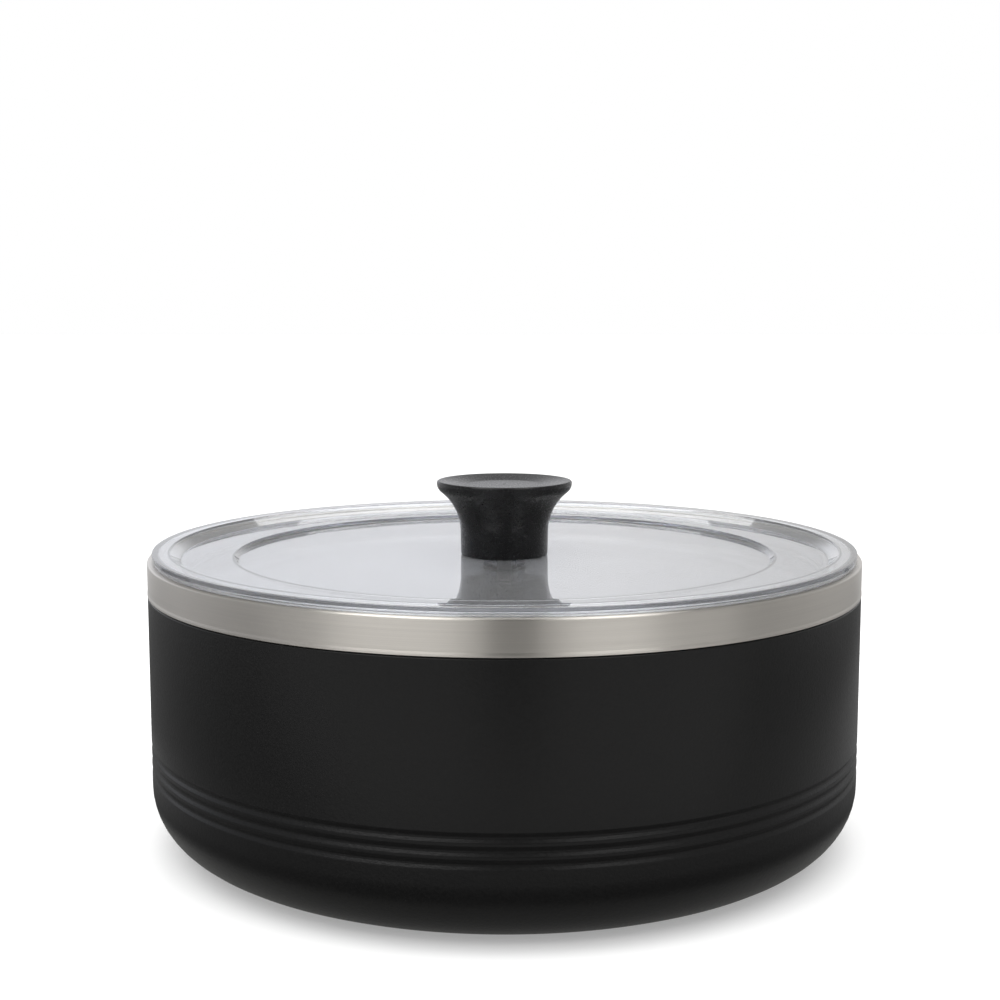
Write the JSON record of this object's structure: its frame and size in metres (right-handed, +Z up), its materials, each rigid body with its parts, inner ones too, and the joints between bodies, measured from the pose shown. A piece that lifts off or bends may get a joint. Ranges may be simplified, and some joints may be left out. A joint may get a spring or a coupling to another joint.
{
  "type": "insulated chapati casserole",
  "caption": "Round double-walled casserole that keeps flatbreads warm: black outer shell, steel rim band and liner, clear stepped lift-off lid with a flared knob.",
  "frame": {"origin": "centre of the foot ring's underside, where the casserole stands", "axes": "+Z up along the axis of pot and lid; the object is turned about +Z, so X and Y are free, and -Y faces the picture's viewpoint"},
  "size_m": [0.2404, 0.2404, 0.1204],
  "materials": {
    "black_powder_coat": "satin",
    "stainless_liner": "satin",
    "brushed_stainless": "satin",
    "grey_silicone": "matte",
    "rigid_foam": "matte",
    "black_base": "satin",
    "black_plastic": "matte",
    "black_silicone": "matte",
    "clear_plastic": "gloss",
    "milky_silicone": "satin",
    "knob_black": "satin",
    "brass_insert": "satin",
    "stainless_screw": "satin"
  },
  "bodies": {
    "pot": {"outer_shell": "black_powder_coat", "inner_vessel": "stainless_liner", "rim_band": "brushed_stainless", "rim_seal": "grey_silicone", "foam_insulation": "rigid_foam", "base_plate": "black_base", "foam_plug": "black_plastic", "foot_ring": "black_silicone"},
    "lid": {"lid_top_panel": "clear_plastic", "lid_inner_panel": "clear_plastic", "lid_seal": "milky_silicone", "knob": "knob_black", "knob_seal": "grey_silicone", "knob_insert": "brass_insert", "knob_screw": "stainless_screw", "screw_washer": "stainless_screw", "screw_seal": "milky_silicone"}
  },
  "joints": [
    {"name": "lid_lift", "type": "slide", "parent": "pot", "child": "lid", "axis": [0, 0, 1], "range_m": [0, 0.12]}
  ]
}
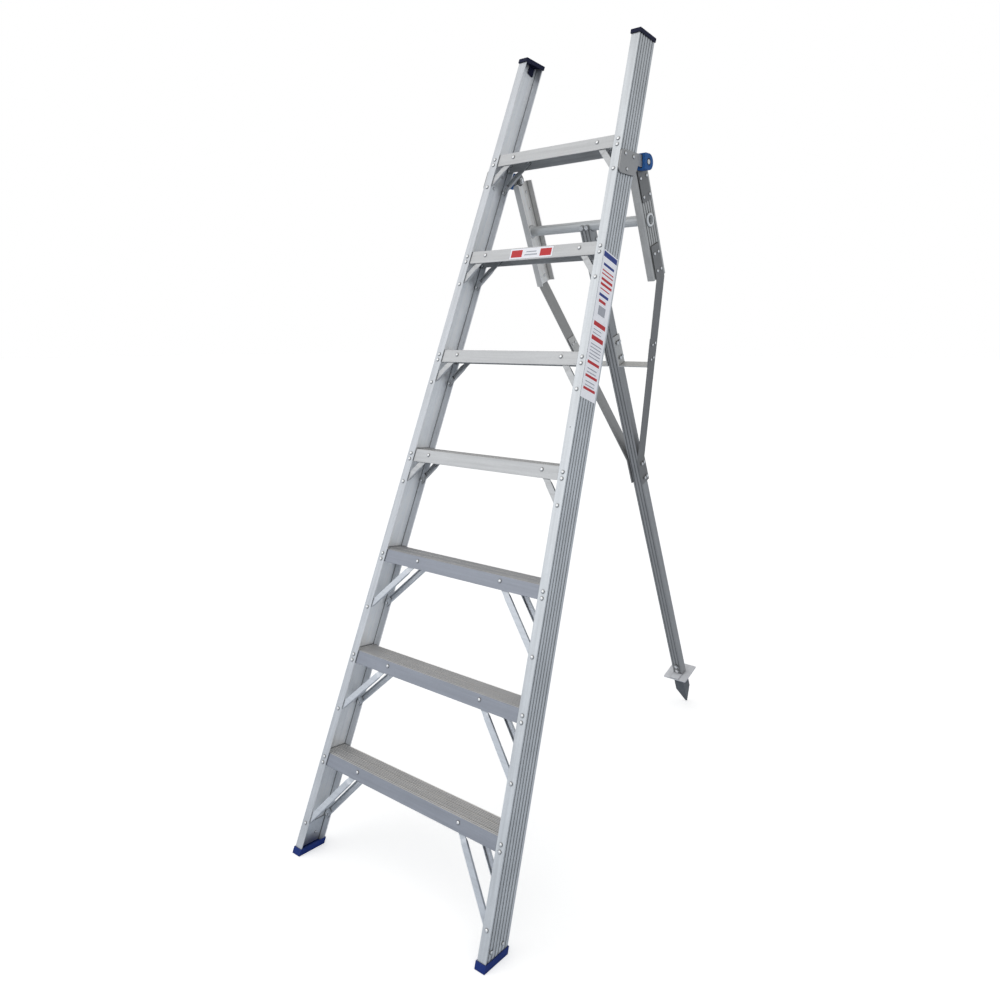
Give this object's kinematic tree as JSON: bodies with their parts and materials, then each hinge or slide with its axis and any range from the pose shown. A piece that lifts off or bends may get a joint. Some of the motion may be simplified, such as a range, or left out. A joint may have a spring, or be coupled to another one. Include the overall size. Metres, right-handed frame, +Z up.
{
  "type": "orchard tripod ladder",
  "caption": "Aluminium orchard tripod ladder: tapered front frame with braced flat treads, hinged single rear leg on a triangular head frame, spiked rear foot.",
  "frame": {"origin": "on the ground, on the centre plane, halfway between the front edge of the front feet and the rearmost point of the rear leg's spike", "axes": "+X to the right of a person who faces the treads, +Y from the treads towards the rear leg, +Z up"},
  "size_m": [0.7412, 1.6753, 2.2953],
  "materials": {
    "profile": "satin extruded, mill finish",
    "tread": "satin sheet",
    "brace": "satin sheet",
    "bracket": "matte",
    "leg": "satin extruded, darkened",
    "strap": "dull zinc plate",
    "tube": "zinc plate",
    "foot_steel": "pale galvanised",
    "spike": "dark, matte",
    "navy_plastic": "moulded, satin",
    "blue_plastic": "moulded, satin",
    "rivet": "bright",
    "bolt": "bright zinc plate"
  },
  "bodies": {
    "front_frame": {"left_stile": "profile", "right_stile": "profile", "left_foot": "navy_plastic", "right_foot": "navy_plastic", "left_top_cap": "navy_plastic", "right_top_cap": "navy_plastic", "left_foot_plate": "brace", "right_foot_plate": "brace", "left_hinge_bracket": "bracket", "right_hinge_bracket": "bracket", "left_hinge_housing": "blue_plastic", "right_hinge_housing": "blue_plastic", "tread_1": "tread", "tread_2": "tread", "tread_3": "tread", "tread_4": "tread", "tread_5": "tread", "tread_6": "tread", "tread_7": "tread", "short_braces": "brace", "long_braces": "brace", "bottom_braces": "brace", "tread_rivets": "rivet", "brace_rivets_on_treads": "rivet", "brace_rivets_on_stiles": "rivet", "stile_foot_rivets": "rivet", "bracket_rivets": "rivet", "pivot_bolts": "bolt", "pivot_nuts": "bolt"},
    "rear_frame": {"left_rear_channel": "profile", "right_rear_channel": "profile", "left_hinge_strap": "strap", "right_hinge_strap": "strap", "left_diagonal_strap": "strap", "right_diagonal_strap": "strap", "left_cross_strap": "strap", "right_cross_strap": "strap", "cross_tube": "tube", "rear_leg": "leg", "leg_head_bracket": "leg", "leg_foot_bracket": "foot_steel", "leg_foot_plate": "foot_steel", "foot_spike": "spike", "strap_rivets": "rivet", "diagonal_rivets": "rivet", "cross_strap_rivets": "rivet", "head_bracket_rivets": "rivet", "leg_strap_bolts": "bolt", "leg_strap_nuts": "bolt", "tube_bolts": "bolt", "tube_bolt_nuts": "bolt", "leg_foot_bolts": "bolt", "leg_foot_nuts": "bolt"}
  },
  "joints": [
    {"name": "rear_leg_hinge", "type": "hinge", "parent": "front_frame", "child": "rear_frame", "pos_m": [0, 0.00491, 1.94457], "axis": [-1, 0, 0], "range_deg": [0, 42]}
  ]
}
§ §
◆ PROBLEM
Copy the records above exactly.

◆ RESULT
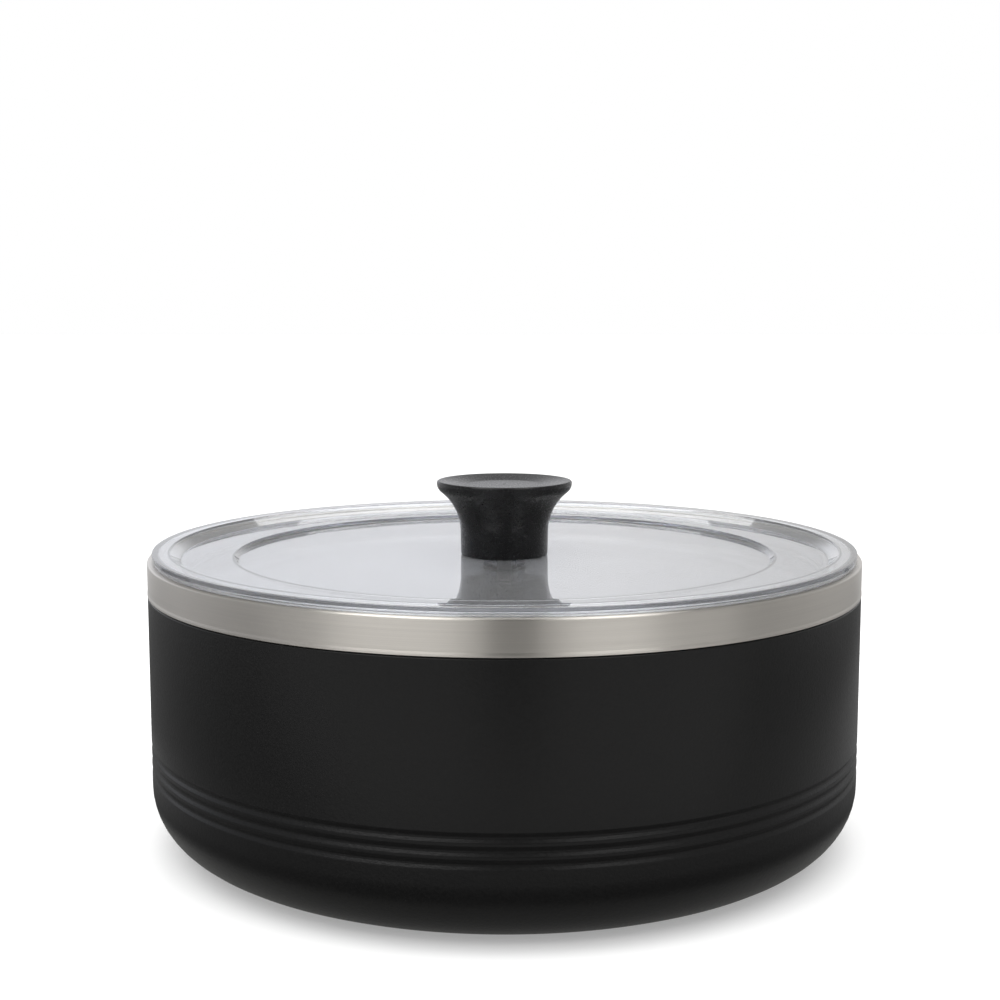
Write the JSON record of this object's structure: its frame and size in metres (right-handed, +Z up), its materials, each rigid body with its parts, inner ones too, and the joints between bodies, measured from the pose shown. A piece that lifts off or bends may get a joint. Ranges may be simplified, and some joints may be left out. A joint may get a spring or a coupling to another joint.
{
  "type": "insulated chapati casserole",
  "caption": "Round double-walled casserole that keeps flatbreads warm: black outer shell, steel rim band and liner, clear stepped lift-off lid with a flared knob.",
  "frame": {"origin": "centre of the foot ring's underside, where the casserole stands", "axes": "+Z up along the axis of pot and lid; the object is turned about +Z, so X and Y are free, and -Y faces the picture's viewpoint"},
  "size_m": [0.2404, 0.2404, 0.1204],
  "materials": {
    "black_powder_coat": "satin",
    "stainless_liner": "satin",
    "brushed_stainless": "satin",
    "grey_silicone": "matte",
    "rigid_foam": "matte",
    "black_base": "satin",
    "black_plastic": "matte",
    "black_silicone": "matte",
    "clear_plastic": "gloss",
    "milky_silicone": "satin",
    "knob_black": "satin",
    "brass_insert": "satin",
    "stainless_screw": "satin"
  },
  "bodies": {
    "pot": {"outer_shell": "black_powder_coat", "inner_vessel": "stainless_liner", "rim_band": "brushed_stainless", "rim_seal": "grey_silicone", "foam_insulation": "rigid_foam", "base_plate": "black_base", "foam_plug": "black_plastic", "foot_ring": "black_silicone"},
    "lid": {"lid_top_panel": "clear_plastic", "lid_inner_panel": "clear_plastic", "lid_seal": "milky_silicone", "knob": "knob_black", "knob_seal": "grey_silicone", "knob_insert": "brass_insert", "knob_screw": "stainless_screw", "screw_washer": "stainless_screw", "screw_seal": "milky_silicone"}
  },
  "joints": [
    {"name": "lid_lift", "type": "slide", "parent": "pot", "child": "lid", "axis": [0, 0, 1], "range_m": [0, 0.12]}
  ]
}
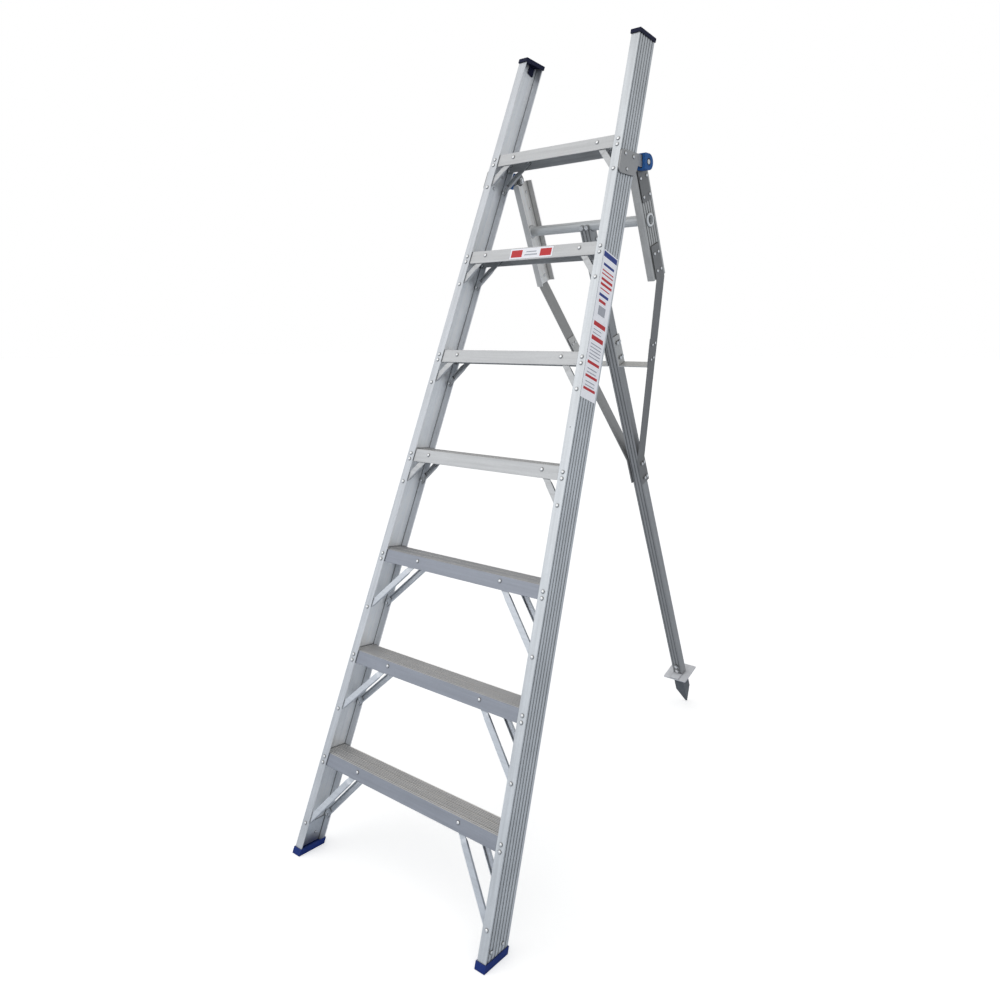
Give this object's kinematic tree as JSON: bodies with their parts and materials, then each hinge or slide with its axis and any range from the pose shown. A piece that lifts off or bends may get a joint. Some of the motion may be simplified, such as a range, or left out. A joint may have a spring, or be coupled to another one. Include the overall size. Metres, right-handed frame, +Z up.
{
  "type": "orchard tripod ladder",
  "caption": "Aluminium orchard tripod ladder: tapered front frame with braced flat treads, hinged single rear leg on a triangular head frame, spiked rear foot.",
  "frame": {"origin": "on the ground, on the centre plane, halfway between the front edge of the front feet and the rearmost point of the rear leg's spike", "axes": "+X to the right of a person who faces the treads, +Y from the treads towards the rear leg, +Z up"},
  "size_m": [0.7412, 1.6753, 2.2953],
  "materials": {
    "profile": "satin extruded, mill finish",
    "tread": "satin sheet",
    "brace": "satin sheet",
    "bracket": "matte",
    "leg": "satin extruded, darkened",
    "strap": "dull zinc plate",
    "tube": "zinc plate",
    "foot_steel": "pale galvanised",
    "spike": "dark, matte",
    "navy_plastic": "moulded, satin",
    "blue_plastic": "moulded, satin",
    "rivet": "bright",
    "bolt": "bright zinc plate"
  },
  "bodies": {
    "front_frame": {"left_stile": "profile", "right_stile": "profile", "left_foot": "navy_plastic", "right_foot": "navy_plastic", "left_top_cap": "navy_plastic", "right_top_cap": "navy_plastic", "left_foot_plate": "brace", "right_foot_plate": "brace", "left_hinge_bracket": "bracket", "right_hinge_bracket": "bracket", "left_hinge_housing": "blue_plastic", "right_hinge_housing": "blue_plastic", "tread_1": "tread", "tread_2": "tread", "tread_3": "tread", "tread_4": "tread", "tread_5": "tread", "tread_6": "tread", "tread_7": "tread", "short_braces": "brace", "long_braces": "brace", "bottom_braces": "brace", "tread_rivets": "rivet", "brace_rivets_on_treads": "rivet", "brace_rivets_on_stiles": "rivet", "stile_foot_rivets": "rivet", "bracket_rivets": "rivet", "pivot_bolts": "bolt", "pivot_nuts": "bolt"},
    "rear_frame": {"left_rear_channel": "profile", "right_rear_channel": "profile", "left_hinge_strap": "strap", "right_hinge_strap": "strap", "left_diagonal_strap": "strap", "right_diagonal_strap": "strap", "left_cross_strap": "strap", "right_cross_strap": "strap", "cross_tube": "tube", "rear_leg": "leg", "leg_head_bracket": "leg", "leg_foot_bracket": "foot_steel", "leg_foot_plate": "foot_steel", "foot_spike": "spike", "strap_rivets": "rivet", "diagonal_rivets": "rivet", "cross_strap_rivets": "rivet", "head_bracket_rivets": "rivet", "leg_strap_bolts": "bolt", "leg_strap_nuts": "bolt", "tube_bolts": "bolt", "tube_bolt_nuts": "bolt", "leg_foot_bolts": "bolt", "leg_foot_nuts": "bolt"}
  },
  "joints": [
    {"name": "rear_leg_hinge", "type": "hinge", "parent": "front_frame", "child": "rear_frame", "pos_m": [0, 0.00491, 1.94457], "axis": [-1, 0, 0], "range_deg": [0, 42]}
  ]
}